③ It can display multiple monitoring screens, replacing traditional electrical control panels and display/recording instruments, and its functions are more powerful.
(3) Frequency converter: SIEMENS 440 series is adopted. Through the USS4 protocol, some of its internal parameters can be set by the touch screen through the PLC. The speed of the water pump or fan is adjusted according to the data (analog value) sent by the PLC, and its internal operating parameters are fed back to the PLC.
(4) Pressure, temperature and other sensors: convert the actual parameter values of the controlled system (water system or air system) into electrical signals and upload them to the PLC.
(5) Electrical components: Power supply to PLC, touch screen, frequency converter and sensors, etc., to complete various operations and drives.
Touchscreen screen design
The touchscreen displays are designed using specialized software such as ProTool, then debugged on a programming computer before being downloaded to the touchscreen. The total number of touchscreen displays should be within the limits of its storage space, and each display should be able to switch between each other and be forcibly switched as much as possible.
(1) Design of the main screen
Generally, a welcome screen or the main system screen of the controlled system can be used as the main screen, from which one can enter various sub-screens. Each sub-screen can return to the main screen in one step. If the main system screen of the controlled system is used as the main screen, some key parameters of the controlled system should be displayed on the screen so that a general understanding of the entire controlled system can be obtained from this screen.
(2) Design of the control screen
This type of screen is mainly used to control the start and stop of the controlled equipment and display the internal parameters of the frequency converter. It can also be used to set the frequency converter parameters. This type of screen accounts for the largest number of touch screen screens, and the specific number of screens depends on the actual controlled equipment.
(3) Design of parameter setting page
This screen is mainly for setting the internal parameters of the frequency converter, and should also display the status of the parameter setting. In actual production, encryption should also be considered.
(4) Design of the real-time trend page
The screen primarily displays the real-time status of the controlled value and the main operating parameters of the frequency converter (such as output frequency) in the form of curve recordings.
(5) Design of information recording page
This screen primarily records potential equipment malfunctions such as damage, overload, out-of-range values, and system emergency shutdowns. Additionally, it records the start-up and shutdown operations of each device as evidence.
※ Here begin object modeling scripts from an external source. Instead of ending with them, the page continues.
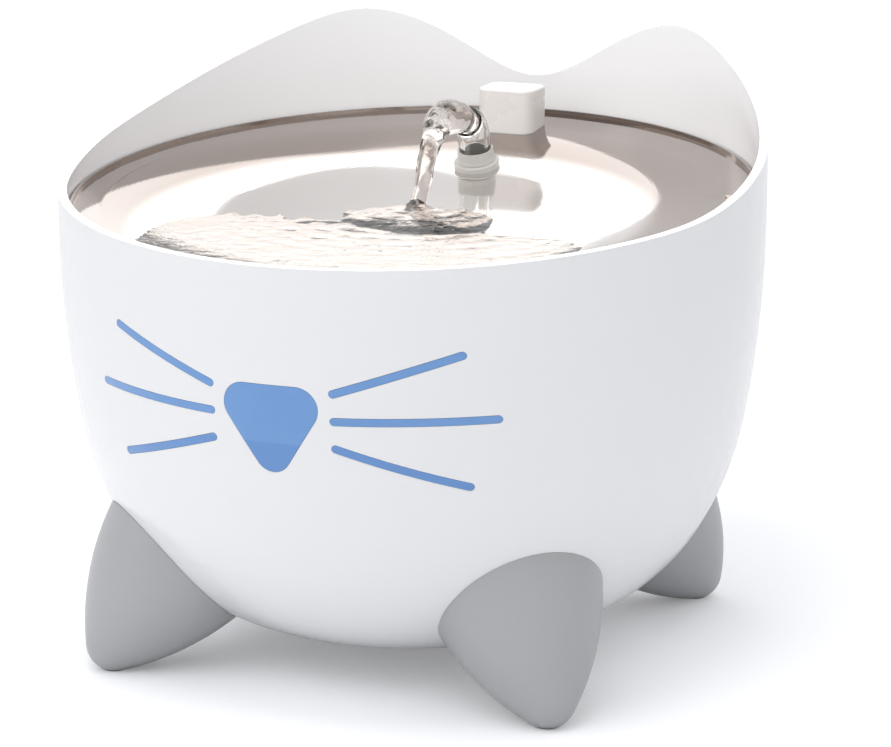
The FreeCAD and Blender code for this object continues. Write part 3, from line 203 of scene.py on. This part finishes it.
# Pump box and lid: a white plastic tub that keeps the pump and filter clear of the bowl's floor.
# It stands on its suction cups.
box_white = moulded("box_white", (0.80, 0.80, 0.79), (0.75, 0.75, 0.74), 20, 1300, 0.00001, (0.34, 0.44))
wear(box_white, "pump_box", "pump_box_lid")

# Pump: black plastic housing, cover and flow slider, with a white impeller on its own magnet.
# The stator is a stack of iron sheets wound with varnished copper wire.
pump_black = moulded("pump_black", (0.018, 0.018, 0.020), (0.028, 0.028, 0.030), 30, 1200, 0.00003, (0.36, 0.52))
impeller_white = moulded("impeller_white", (0.74, 0.74, 0.72), (0.68, 0.68, 0.66), 60, 1600, 0.00001, (0.30, 0.42))
magnet_black = moulded("magnet_black", (0.045, 0.045, 0.048), (0.07, 0.07, 0.072), 120, 1800, 0.00002, (0.44, 0.60))


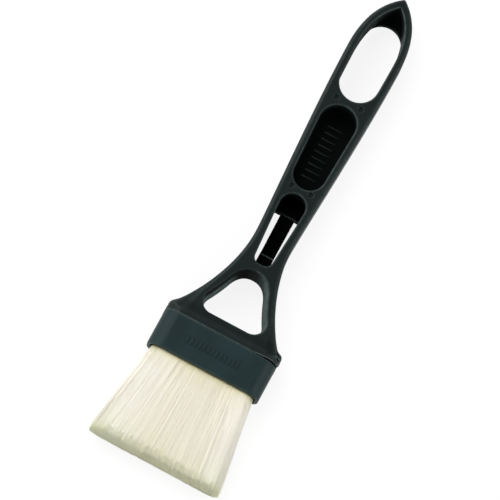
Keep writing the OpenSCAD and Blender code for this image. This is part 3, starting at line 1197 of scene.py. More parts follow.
@dataclass
class Handle:
    """The open handle: yoke, clip window with its plate, panel pocket, hanging loop and tip."""

    outline: HandleOutline = field(default_factory=HandleOutline)
    below_seam: float = 12.0
    mid_z: float = 8.0
    front_z: float = 14.0
    floor_z: float = 4.2
    thickness_profile: tuple[Point, ...] = (
        (2.6, 16.0),
        (7.0, 13.4),
        (14.0, 12.0),
        (136.0, 12.0),
        (165.0, 10.5),
    )
    edge_profile: tuple[Point, ...] = (
        (2.6, 6.5),
        (7.0, 4.6),
        (13.0, 2.3),
        (22.0, 1.5),
        (148.0, 1.5),
        (163.0, 0.7),
    )
    lip_radius: float = 0.55
    back_lip: float = 0.25
    foot_lip: float = 0.3
    fine_lip: float = 0.12
    seam_radius: float = 0.35
    arm_width: float = 4.2
    yoke: Point = (6.6, 31.1)
    yoke_foot_radius: float = 5.3
    yoke_arch_rise: float = 6.5
    yoke_arch_pull: Point = (4.0, 4.2)
    yoke_draft: float = 0.085
    yoke_steps: int = 12
    arch_steps: int = 14
    window: Point = (34.8, 68.3)
    window_rim: float = 3.9
    window_half_low: float = 3.85
    window_radius_low: float = 3.0
    window_floor_radius: float = 0.4
    recess: Triple = (35.3, 2.5, 6.1)
    panel: Point = (71.5, 111.2)
    panel_rims: Point = (2.7, 3.6)
    panel_floor_radius: float = 0.6
    pocket_draft: float = 0.03
    back_draft: float = 0.03
    loop: Point = (114.7, 153.5)
    loop_rim: Point = (3.5, 3.25)
    tip_pocket: Point = (140.0, 161.0)
    tip_floor_radius: float = 0.5
    tip_lip: float = 0.44
    tongue_root: float = 59.7
    tongue_seat: Triple = (3.1, 1.06, 3.4)
    seat_lip: float = 0.1
    slit_over: float = 0.5
    dimple_radius: float = 1.1
    dimple_depth: float = 0.85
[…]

(6) Design of energy-saving screen
This screen primarily records and displays the inverter's cumulative power consumption and real-time power-saving status to demonstrate the energy-saving benefits of frequency conversion to users. It can also be used for comparison with other power-saving measurements.
PLC Programming
The PLC program is designed using S7-200 dedicated programming software, then downloaded to the PLC via a programming computer for online debugging. Once it passes the online debugging test, it can be used. Before programming the PLC, the addresses of each functional program segment should be planned to avoid reusing the same address and causing malfunctions.
(1) Design of logical functions
This part of the program mainly completes the starting, stopping, linkage, interlocking and automatic switching of various frequency converters, water pumps (or fans), etc. The software logic function test can generally be completed offline.
(2) Design of PID function
The PID control program can be completed using the PID wizard in S7-200. The specific configuration needs to be determined based on the actual controlled equipment and sampling equipment in the application.
(3) Design of sampling procedure
When using the standard configuration of the sampling element, attention should be paid to whether the specific data after sampling AD conversion is compatible with the PID and display programs. In actual manufacturing, the situation where the sampling is multi-channel and related should also be considered.
(4) Design of PLC and frequency converter communication program
Communication between SIEMENS S7-200 PLC and frequency converters such as SIEMENS 430 is generally accomplished using the USS4 protocol program. The main purpose of this program is to monitor the real-time operating status of the frequency converter.
(5) Design of other auxiliary programs
In the actual programming process of PLC programs, it is necessary to consider patching some programs, minimizing program vulnerabilities, repeatedly refining, and continuously summarizing and improving.
Conclusion
The use of a touch screen in a closed-loop control variable frequency energy-saving system allows users to easily and intuitively monitor the entire central air conditioning variable frequency energy-saving system and its related equipment and systems, improving the automation level and hardware quality of the entire controlled system and the enterprise.